La ricerca artistica di Gaetano Fiore è da sempre animata dall'esigenza estetica ed esistenziale di dare forma alla realtà. Il suo mestiere del dipingere tende alla sintesi attraverso un itinerario concettuale e fisico che passa per una progressiva, raffinata semplificazione narrativa capace di enucleare l'anima delle cose.
La natura si manifesta nell'infinita profusione di frammenti di sé che generosamente la moltiplicano in un caleidoscopio stordente. Le nostre percezioni vengono sollecitate insistentemente dalla giostra illusoria dei fenomeni e sembrano danzare fulminee sulla lustra superficie di un mosaico bizantino.
Nelle opere di Fiore la frammentarietà segmentata e pulsante del tempo cronologico, che nella scansione di ieri, oggi e domani si definisce ma anche subito si consuma, s'acquieta nella rarefatta dimensione sincronica del qui e sempre, ove tempo e spazio specularmente coincidono, giacché il tempo è lo spazio intangibile e lo spazio è il tempo percepito.
Cogliere l'idea che riassuma in chiave simbolica l'essenza esemplare che alberga nella caducità dell'evento significa salvare quell'accadimento dall'inesorabile fluire, strapparlo alla voracità crudele del divenire ed isolarlo compiutamente in "cornici trasparenti e quadrature vibranti" simili a trame appena sfilacciate di arazzi consunti. Rossi carminio e cinabro, blu d'oltremare e Prussia, ocra e terre, fluorescenze, tutti ci parlano una lingua elegante di antica modernità.
La pittura di Gaetano Fiore invita ad indugiare in un'autentica pausa estetica e a rimanere nell'attento ascolto di ciò che sorprendentemente potrebbe accadere.
Con garbo si viene accompagnati sulla soglia di un'architettura equilibrata e nella calma sacralità di un tempio a partecipare del pathos ineffabile di una scenografia teatrale.
L'enigma straordinario della vita si perpetua nell'attesa di una rivelazione e nella ritualità solenne di una cerimonia per iniziati contemplanti un mistero.

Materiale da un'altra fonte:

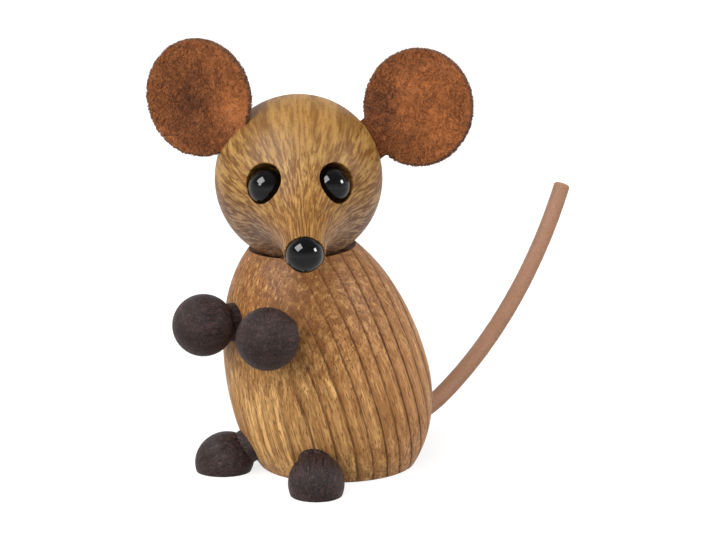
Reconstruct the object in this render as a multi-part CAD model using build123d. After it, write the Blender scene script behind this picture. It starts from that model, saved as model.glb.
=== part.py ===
"""Turned wooden mouse figurine with a head that swivels on a dowel.

Millimetres and degrees. The mouse's body faces -Y, its left is +X and +Z is up. The origin lies on the
floor, where the axis that the body is turned on meets it. The head is drawn looking to the mouse's left.
"""
from build123d import *
from math import cos, radians, sin, sqrt, tan
import os

# Body: two half-ellipses turned on a leaning axis. Lengths along that axis start at the floor.
body_radius = 21.5
body_waist_height = 18.2
body_crown_length = 39.4
body_foot_length = 27.1
body_lean_angle = 20.4
body_base_round = 0.6

# Head: a ball that flares into a snout. It stands over the body on a vertical swivel axis.
head_radius = 17.5
head_forward = 16.1
head_turn_angle = 45.0
snout_length = 34.0
snout_drop_angle = 15.9
snout_flare_angle = 48.0
snout_tip_wall = 0.35

# Dish in the crown of the body, wider than the ball so that the snout passes over it. Its depth is the
# height from its lowest point to the pole of the turned shape, which it cuts away.
dish_radius = 22.5
dish_depth = 7.74
seat_gap = 0.15

# Sanded edges of the head: the snout's tip and the mouths of the eye bores.
soft_edge = 0.2

# Neck dowel: glued in the head, turning in the body.
dowel_radius = 3.0
dowel_in_head = 12.0
dowel_in_body = 10.0
dowel_running_gap = 0.05
dowel_end_gap = 0.3
glue_gap = 0.02

# Beads for the nose and the eyes. An eye's bore looks up from straight out of the ball, and its bead lies
# low in it, because the bore is wider. The bores are drilled by hand, so the two differ.
bead_radius = 3.8
nose_bore_gap = 0.05
eye_bore_gap = 0.43
eye_sink = 1.5
eye_tilt_angle = 14.0
left_eye_snout_angle = 31.5
left_eye_round_angle = 48.6
right_eye_snout_angle = 33.2
right_eye_round_angle = 51.5

# Ears: discs with a tongue that sits in a kerf. Each one is set by hand, so the two differ.
ear_radius = 12.35
ear_thickness = 1.2
ear_tongue_width = 9.0
ear_tongue_length = 2.5
left_ear_side = 24.9
left_ear_rise = 14.7
left_ear_turn_angle = 26.7
left_ear_tilt_angle = 8.3
right_ear_side = 20.6
right_ear_rise = 17.1
right_ear_turn_angle = 28.8
right_ear_tilt_angle = 0.7

# Hands: balls on collars that point straight out of the body's axis, level with the floor.
hand_radius = 6.5
hand_height = 34.3
hand_reach = 24.5
hand_spread_angle = 22.0
hand_collar_radius = 4.0

# Feet: ovoids on collars that drop towards the floor, sawn flat on it.
foot_radius = 5.9
foot_half_length = 6.5
foot_side = 13.3
foot_forward = 25.4
foot_height = 2.35
foot_spread_angle = 43.9
foot_drop_angle = 31.0
foot_collar_radius = 3.7

# Tenons of the hands and feet.
tenon_radius = 2.0
tenon_length = 8.0
tenon_end_gap = 0.5

# Tail: round leather that leaves the back level and rises in two bends.
tail_radius = 1.9
tail_height = 4.5
tail_exit = 14.4
tail_in_body = 6.0
tail_root_bend = 39.4
tail_root_angle = 26.5
tail_tip_bend = 93.3
tail_tip_angle = 36.7

lean = radians(body_lean_angle)
seat_height = (body_waist_height + body_crown_length) * cos(lean) - dish_depth
ball_bottom = seat_height + seat_gap
head_centre = Vector(0, -head_forward, ball_bottom + head_radius)
left, right = 1, -1


def turned(outline):
    """Turn an outline, drawn as radius and height, about the Z axis."""
    return revolve(Plane.XZ * make_face(outline), Axis.Z)


def aimed(azimuth, climb):
    """Unit direction: azimuth runs from the mouse's front to its left, climb from level to up."""
    level = cos(radians(climb))
    return Vector(sin(radians(azimuth)) * level, -cos(radians(azimuth)) * level, sin(radians(climb)))


def rod(frame, radius, start, end):
    """Round bar along a frame's axis, between two distances from its origin."""
    return frame * Pos(Z=start) * Cylinder(radius, end - start, align=(Align.CENTER, Align.CENTER, Align.MIN))


def above_floor(solid):
    return split(solid, bisect_by=Plane.XY, keep=Keep.TOP)


def quarter_ellipse(radius, waist, pole):
    """Outline from the widest ring, at the waist's height, to the pole on the axis."""
    weights = [1, sqrt(1 / 2), 1]
    return Bezier((radius, waist), (radius, pole), (0, pole), weights=weights)


def body_egg():
    crown = quarter_ellipse(body_radius, body_waist_height, body_waist_height + body_crown_length)
    foot = quarter_ellipse(body_radius, body_waist_height, body_waist_height - body_foot_length)
    return Rot(X=body_lean_angle) * turned([foot, crown, Line(crown @ 1, foot @ 1)])


def body_axis_at(height):
    """Point of the leaning axis at a height above the floor."""
    return Vector(0, -height * tan(lean), height)


def hand_frame(side):
    outward = aimed(side * hand_spread_angle, 0)
    return Plane(body_axis_at(hand_height) + outward * hand_reach, z_dir=outward)


def foot_frame(side):
    outward = aimed(side * foot_spread_angle, -foot_drop_angle)
    return Plane(Vector(side * foot_side, -foot_forward, foot_height), z_dir=outward)


def body_surface_depth(frame, egg):
    """Distance from a frame's origin back along its axis to the body's surface."""
    probe = Edge.make_line(frame.origin, frame.origin - frame.z_dir * body_radius)
    inside = egg.intersect(probe)
    return min((vertex.center() - frame.origin).length for vertex in inside.vertices())


def limb_frames():
    frames = {"left_hand": hand_frame(left), "right_hand": hand_frame(right)}
    frames |= {"left_foot": foot_frame(left), "right_foot": foot_frame(right)}
    return frames


def swivel_frame(height):
    return Plane(Vector(0, -head_forward, height), z_dir=(0, 0, 1))


def make_body(egg):
    body = above_floor(egg)
    body = fillet(body.edges().group_by(Axis.Z)[0], body_base_round)
    body -= Pos(0, -head_forward, seat_height + dish_radius) * Sphere(dish_radius)
    bore_depth = dowel_in_body + dowel_end_gap
    body -= rod(swivel_frame(seat_height), dowel_radius + dowel_running_gap, -bore_depth, dish_radius)
    for frame in limb_frames().values():
        surface = body_surface_depth(frame, egg)
        socket_end = surface + tenon_length + tenon_end_gap
        body -= rod(frame, tenon_radius + glue_gap, -socket_end, 0)
    tail_bore = Plane((0, tail_exit - tail_in_body, tail_height), z_dir=(0, 1, 0))
    body -= rod(tail_bore, tail_radius + glue_gap, 0, body_radius)
    return body


def make_limb(frame, ball, collar_radius, egg):
    """Ball and collar scribed to the body's surface, with the tenon that goes into it."""
    surface = body_surface_depth(frame, egg)
    limb = frame * ball + rod(frame, collar_radius, -surface - collar_radius, 0)
    limb -= egg
    return limb + rod(frame, tenon_radius, -surface - tenon_length, 0)


def make_hand(side, egg):
    return make_limb(hand_frame(side), Sphere(hand_radius), hand_collar_radius, egg)


def make_foot(side, egg):
    outer = quarter_ellipse(foot_radius, 0, foot_half_length)
    inner = quarter_ellipse(foot_radius, 0, -foot_half_length)
    ball = turned([outer, inner, Line(outer @ 1, inner @ 1)])
    return above_floor(make_limb(foot_frame(side), ball, foot_collar_radius, egg))


def snout_frame():
    """At the ball's centre: X to the mouse's left, Y up over the face, Z out along the snout."""
    mouse_left = aimed(head_turn_angle + 90, 0)
    return Plane(head_centre, x_dir=mouse_left, z_dir=aimed(head_turn_angle, -snout_drop_angle))


def head_blank():
    """Ball and flared snout as they come off the lathe."""
    flare = radians(snout_flare_angle)
    ball = CenterArc((0, 0), head_radius, -90, 180 - snout_flare_angle)
    tip = (bead_radius + nose_bore_gap + snout_tip_wall, snout_length)
    snout = TangentArc([ball @ 1, tip], tangent=(-cos(flare), sin(flare)))
    end = Line(tip, (0, snout_length))
    return snout_frame() * turned([ball, snout, end, Line(end @ 1, ball @ 0)])


def eye_frame(side, snout_angle, round_angle):
    """At the mouth of an eye's bore: X level to the mouse's left, Y up the face, Z out of the bore."""
    face = snout_frame()
    away, over = radians(snout_angle), radians(side * round_angle)
    sideways = face.x_dir * sin(over) + face.y_dir * cos(over)
    outward = face.z_dir * cos(away) + sideways * sin(away)
    level = Axis.Z.direction.cross(outward)
    straight = Plane(head_centre + outward * head_radius, x_dir=level, z_dir=outward)
    return straight.rotated((-eye_tilt_angle, 0, 0))


def eye_frames():
    return {
        left: eye_frame(left, left_eye_snout_angle, left_eye_round_angle),
        right: eye_frame(right, right_eye_snout_angle, right_eye_round_angle),
    }


def ear_frame(side, out, rise, turn, tilt):
    """At an ear's centre: X away from the head in the ear's plane, Z out of its front face."""
    centre = head_centre + aimed(head_turn_angle + 90, 0) * side * out + Vector(0, 0, rise)
    front = aimed(head_turn_angle - turn, tilt)
    away = centre - head_centre
    return Plane(centre, x_dir=away - front * away.dot(front), z_dir=front)


def ear_frames():
    return {
        "left_ear": ear_frame(left, left_ear_side, left_ear_rise, left_ear_turn_angle, left_ear_tilt_angle),
        "right_ear": ear_frame(
            right, right_ear_side, right_ear_rise, right_ear_turn_angle, right_ear_tilt_angle
        ),
    }


def make_ear(frame, margin):
    """Disc and tongue. The margin makes the same shape larger all round, for the kerf."""
    thickness = ear_thickness + 2 * margin
    reach = ear_radius + ear_tongue_length + margin
    width = ear_tongue_width + 2 * margin
    disc = Cylinder(ear_radius + margin, thickness)
    tongue = Box(reach, width, thickness, align=(Align.MAX, Align.CENTER, Align.CENTER))
    return frame * (disc + tongue)


def make_head():
    head = head_blank()
    tip = snout_frame().offset(snout_length)
    head = fillet(head.edges().filter_by(GeomType.CIRCLE).sort_by_distance(tip.origin)[0], soft_edge)
    eye_depth = eye_sink + bead_radius + glue_gap
    for frame in eye_frames().values():
        head -= rod(frame, bead_radius + eye_bore_gap, -eye_depth, head_radius)
    bore_mouths = head.edges().filter_by(GeomType.BSPLINE).sort_by(SortBy.LENGTH)[-2:]
    head = fillet(bore_mouths, soft_edge)
    head -= rod(tip, bead_radius + nose_bore_gap, -bead_radius - glue_gap, bead_radius)
    for frame in ear_frames().values():
        head -= make_ear(frame, glue_gap)
    bore_top = dowel_in_head + glue_gap
    head -= rod(swivel_frame(ball_bottom), dowel_radius + glue_gap, -head_radius, bore_top)
    return head


def make_neck_dowel():
    return rod(swivel_frame(ball_bottom), dowel_radius, -dowel_in_body - seat_gap, dowel_in_head)


def make_nose():
    return snout_frame().offset(snout_length) * Sphere(bead_radius)


def make_eye(side):
    return eye_frames()[side] * Pos(Y=glue_gap - eye_bore_gap, Z=-eye_sink) * Sphere(bead_radius)


def make_tail():
    root = Line((tail_exit - tail_in_body, tail_height), (tail_exit, tail_height))
    low = JernArc(root @ 1, root % 1, tail_root_bend, tail_root_angle)
    high = JernArc(low @ 1, low % 1, tail_tip_bend, tail_tip_angle)
    path = Plane.YZ * (root + low + high)
    section = Plane(path @ 0, z_dir=path % 0) * Circle(tail_radius)
    return sweep(section, path=path)


def make_pieces():
    egg = body_egg()
    pieces = {"body": make_body(egg), "head": make_head(), "neck_dowel": make_neck_dowel()}
    for name, side in (("left", left), ("right", right)):
        pieces[name + "_hand"] = make_hand(side, egg)
        pieces[name + "_foot"] = make_foot(side, egg)
        pieces[name + "_eye"] = make_eye(side)
    for name, frame in ear_frames().items():
        pieces[name] = make_ear(frame, 0)
    pieces["nose"] = make_nose()
    pieces["tail"] = make_tail()
    return pieces


os.makedirs("parts", exist_ok=True)
for name, piece in make_pieces().items():
    export_step(piece, "parts/" + name + ".step")
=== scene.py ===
"""Looks of a turned wooden mouse: oiled oak, smoked wood, suede ears, gloss beads and a leather tail.

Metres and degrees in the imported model's frame: the body faces -Y, its left is +X and +Z is up. Materials
are drawn in millimetres, and wood along its own grain. Colours are linear.
"""
from math import cos, exp, pi, radians, sin, sqrt
from random import Random

import bpy
from mathutils import Matrix, Vector, noise


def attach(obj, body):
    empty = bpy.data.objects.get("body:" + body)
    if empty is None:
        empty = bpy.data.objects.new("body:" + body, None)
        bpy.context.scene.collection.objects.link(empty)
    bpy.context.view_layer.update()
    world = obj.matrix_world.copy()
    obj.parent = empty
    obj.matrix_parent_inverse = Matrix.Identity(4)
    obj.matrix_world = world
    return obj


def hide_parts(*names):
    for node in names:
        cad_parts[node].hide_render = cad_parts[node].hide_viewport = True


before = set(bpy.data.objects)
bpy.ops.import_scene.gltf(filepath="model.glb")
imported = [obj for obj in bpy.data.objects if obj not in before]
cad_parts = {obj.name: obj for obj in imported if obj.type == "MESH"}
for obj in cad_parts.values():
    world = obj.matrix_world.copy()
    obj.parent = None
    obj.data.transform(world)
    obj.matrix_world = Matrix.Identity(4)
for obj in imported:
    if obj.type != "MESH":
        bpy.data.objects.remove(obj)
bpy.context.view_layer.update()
mm = 0.001
left, right = 1, -1
upward = Vector((0, 0, 1))
plain_frame = Matrix.Identity(4)

# Camera, found from the outlines of the turned parts.
camera_azimuth = 41.82
camera_elevation = 12.32
camera_distance = 0.6017
camera_target = Vector((0.00922, -0.00785, 0.04422))
camera_lens = 144.07
camera_near, camera_far = 0.05, 20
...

Le forme rigorose e cifrate diventano pietre miliari, labirinti geometrici di ramificazioni, slanci danzanti di virgulti e tronchi stilizzati; sono geroglifici che il colore evoca, lascia affiorare dal fondo della tela e gradualmente libera, sagome primigenie che si stagliano all'orizzonte della memoria o reminescenze che si destano da un oblio ancestrale come dall'abisso l'ossigeno urge verso l'alto.
Con pazienti stesure, sovrapposizioni meditate, pennellate laboriose e ondivaghe il colore si espande in superficie, materializza poi la centralità dello spazio, senza riprodurre il mondo ma riassumendolo e reinventandolo magicamente potenziato.

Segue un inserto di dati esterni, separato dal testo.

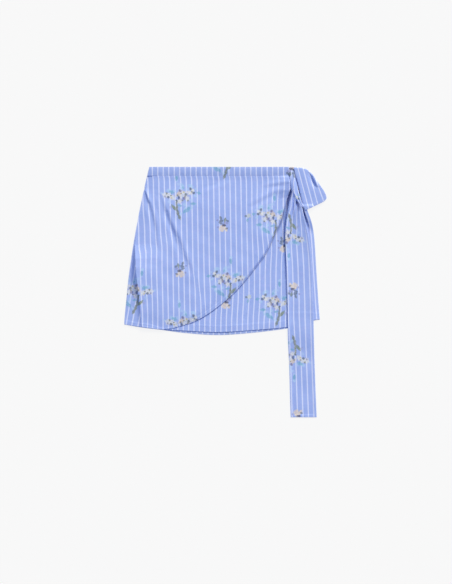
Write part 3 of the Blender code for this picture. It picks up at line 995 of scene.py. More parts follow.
# %% The height of the overlap
OVERLAP_LEVEL = 2.6
OVERLAP_SEAM_DROP = 26.0
OVERLAP_DROP_DEPTH = OVERLAP_LEVEL - BACK_LEVEL - 0.95
WAIST_PUCKERS = (
    Wave(0.26, 11.3, 0.0, 0.5),
    Wave(0.20, 17.9, 4.0, 1.7),
)
PUCKER_REACH = 11.0
SEAM_STEP = 0.5                 # just below the band the panel rises to meet its edge
SEAM_STEP_INSET = 2.0
SEAM_STEP_REACH = 7.0
SEAM_FLAT = 6.0
EDGE_LIFTS = (                  # how far down the free edge, from 0 to 1, and how high it stands there
    (0.0, 2.0), (0.03, 6.0), (0.07, 5.0), (0.11, 1.2), (0.22, 4.0), (0.3, 7.4), (0.4, 7.6),
    (0.5, 5.4), (0.6, 3.2), (0.7, 1.4), (0.78, 2.0), (0.88, 0.8), (1.0, 0.5),
)
EDGE_LIFT_REACH = 30.0
EDGE_ROLLS = (                  # and how far its hem rolls down again
    (0.0, 0.0), (0.2, 2.0), (0.28, 5.6), (0.42, 5.6), (0.5, 3.0), (0.6, 1.2), (0.72, 0.3), (1.0, 0.0),
)
EDGE_ROLL_REACH = 2.6
GROUND_ON_BACK = 1.1
GROUND_FADE = 40.0
GROUND_GAP = 0.1


def ground_under_overlap(grid):
    """What the overlap lies on: the underlap, and left of the underlap's edge the back panel."""
    on_underlap = smooth_step((grid[..., 0] - UNDERLAP_EDGE_HEM) / GROUND_FADE)
    return GROUND_ON_BACK * (1 - on_underlap) + underlap_top(grid) * on_underlap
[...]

L'immanenza del colore non è misurabile, vive quindi d'infinita energia propria e genera uno spontaneo e cangiante dialogo con l'esterno in un'ininterrotta tensione oltre sé. La luce filtra dall'ordito del colore, i pigmenti si accendono nell'incanto di quell'ora panica e del momento epifanico che il pittore instancabilmente sogna.
È il colore a dare il senso: esso permane senza patire la durata, sosta adeguato e totale, è significante e significato, materia e spirito, apparenza e sostanza, uno e mutevole.
E su tutto, anche sulla morte, è il colore-vita che vince.